18/06/2026
Danke an WAVE Network, WWP-EN und alle teilnehmenden Organisationen für diesen tollen Austausch!
Eine der wichtigsten Erkenntnisse aus dem Treffen war für uns, dass die institutionelle Gewalt an Gewaltopfern kein Phänomen eines einzelnen Landes ist, sondern international sehr ähnlich ist. Die Vorgehensweise ähnelt sich frappant. Genau deshalb braucht es auch eine globale Herangehensweise, um Mütter und Kinder vor Gewalt zu schützen!
WAVE recently co-hosted a roundtable in Vienna with WWP-EN (Work with Perpetrators European Network) on child custody and child protection in the context of domestic violence. It brought together member organisations of both networks from across Europe working in women's specialist services (WSS) and perpetrator programmes (PP). The roundtable was designed as a structured dialogue and needs assessment, creating space to share national experiences, identify gaps in practice, and reflect on how systems currently respond to domestic violence, particularly in relation to the safety and rights of women and children.
🔍 What emerged:
⚖️ Legal frameworks exist in most countries, but are not consistently applied. Domestic violence is routinely minimised or reframed in the move from criminal to family court.

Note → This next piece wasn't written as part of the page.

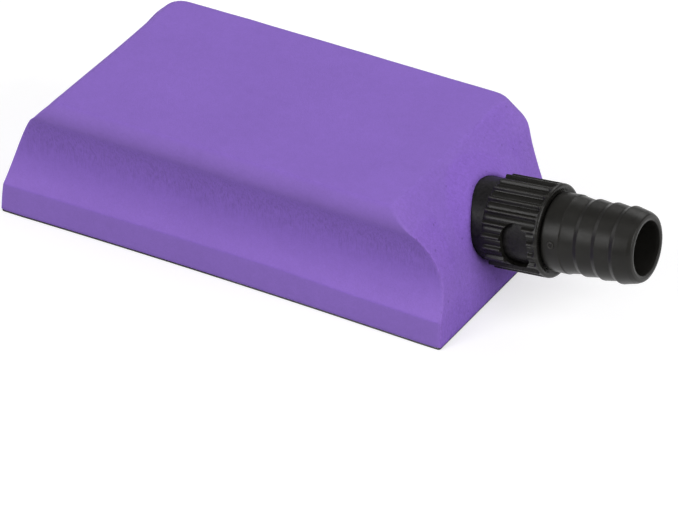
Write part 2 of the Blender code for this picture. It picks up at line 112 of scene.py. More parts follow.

🚨 The lack of coordination between criminal and family courts is one of the most critical barriers across all countries represented, with severe consequences. A violent father subject to a no-contact order in the criminal court may still be granted access to his child in the family court. This is a miscarriage of justice that puts women and children directly at risk.
❗ The so-called concept of "parental alienation" (unscientific, debunked, and actively promoted by the fathers' rights movement) continues to be accepted in family courts across Europe and weaponised against survivor-mothers, in some cases leading to loss of custody. It has no place in legal proceedings!
👶 Forced visitation is too often treated as a procedural step, not a safety measure. Children's wishes are selectively heard, accepted when they support contact, dismissed when they do not.
💶 In several countries, PP have been funded at the expense of WSS. Participants were clear: WSS funding must have priority, and the two must not sit in the same budget line. Critical perspectives on perpetrator work were central to the conversation throughout.
💔 Across the board: stronger, gender-sensitive, evidence-based approaches are urgently needed to ensure the safety and wellbeing of women and children.
This roundtable formed part of an ongoing exchange between networks and demonstrated the need for continued vigilance, reflection and dialogue.